Reverse Vaccinology and Immune Simulation of a Novel Multiepitope Vaccine Targeting <em>Brucella </em>Virulence

Background/Objectives: Brucella is a major global One Health threat, causing an estimated 2.1 million human infections and substantial livestock losses annually, with no vaccine currently available for humans, underscoring the urgent need for a safe and effective vaccine. Methods: Employing a reverse vaccinology approach, a novel 175-mer multiepitope vaccine (Mvax) targeting Brucella FrpB was computationally designed in this study, incorporating two B-cell, two MHC class I (MHC-I), and three MHC class II (MHC-II) epitopes selected for their high predicted antigenicity, safety, and IFN-γ-inducing potential. To further enhance immune activation, human beta-defensin-3 was fused to the N-terminus as an adjuvant, followed by comprehensive in silico evaluation of the construct. Results: Population coverage analysis showed the selected epitopes provide 99.59% global coverage for MHC class combined, suggesting broad immunogenic potential. Mvax is predicted to be substantially more soluble (Protein-SOL score 0.808 vs. 0.275) with greater antigenicity (VaxiJen score 1.06 vs. 0.61) than native FrpB. Dissociation constant (Kd) analysis at 37ºC predicts stronger binding of Mvax to human TLR4/MD2 and TLR2/TLR6 receptors.
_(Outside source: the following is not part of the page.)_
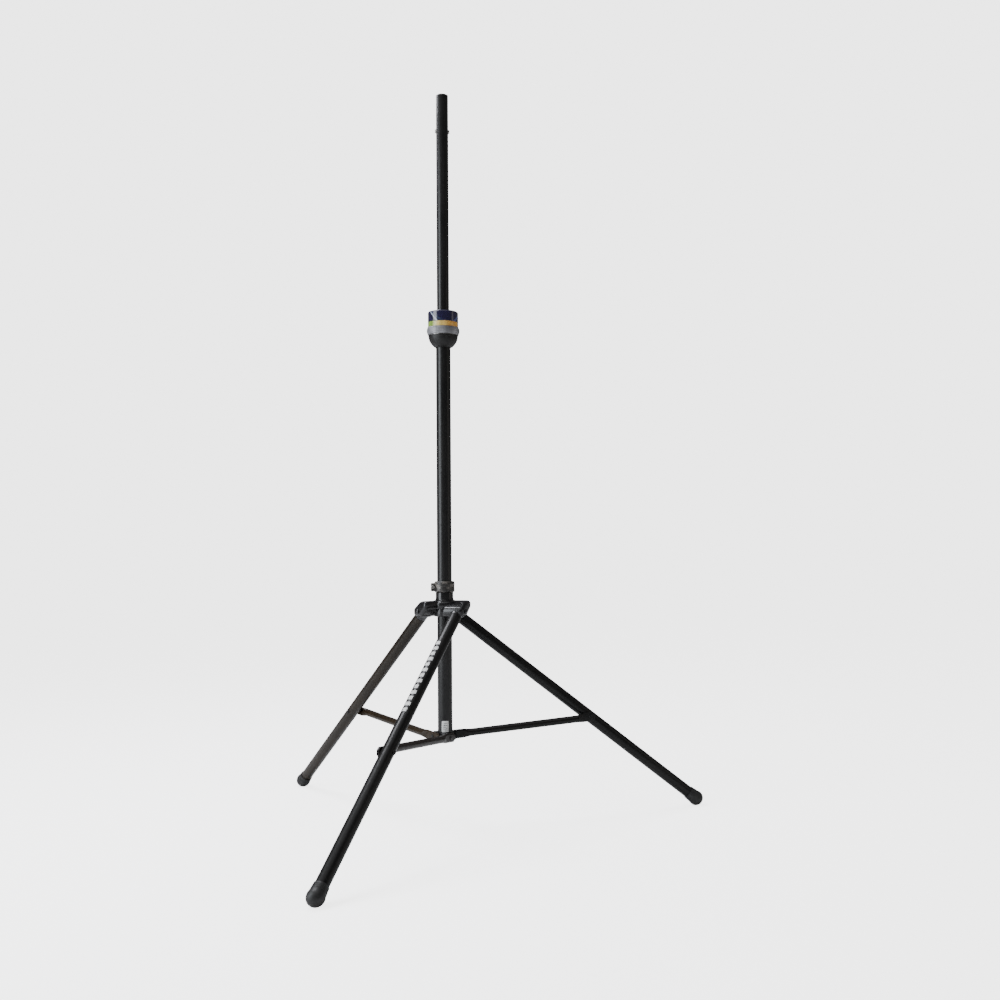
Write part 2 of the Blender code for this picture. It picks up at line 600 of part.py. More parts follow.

Immune simulations (over 100 days and three years) indicate that a single dose of Mvax may elicit a strong Th1 response, generate durable T-cell memory lasting up to three years, and produce elevated IL-12, IFN-γ, and IL-2 levels, along with approximately ten-fold higher IgM responses compared with FrpB. Conclusions: In silico data from this study suggest that Mvax could serve as a safe and effective vaccine candidate for human brucellosis, with the potential to induce long lasting immune memory; however, experimental validation is still required.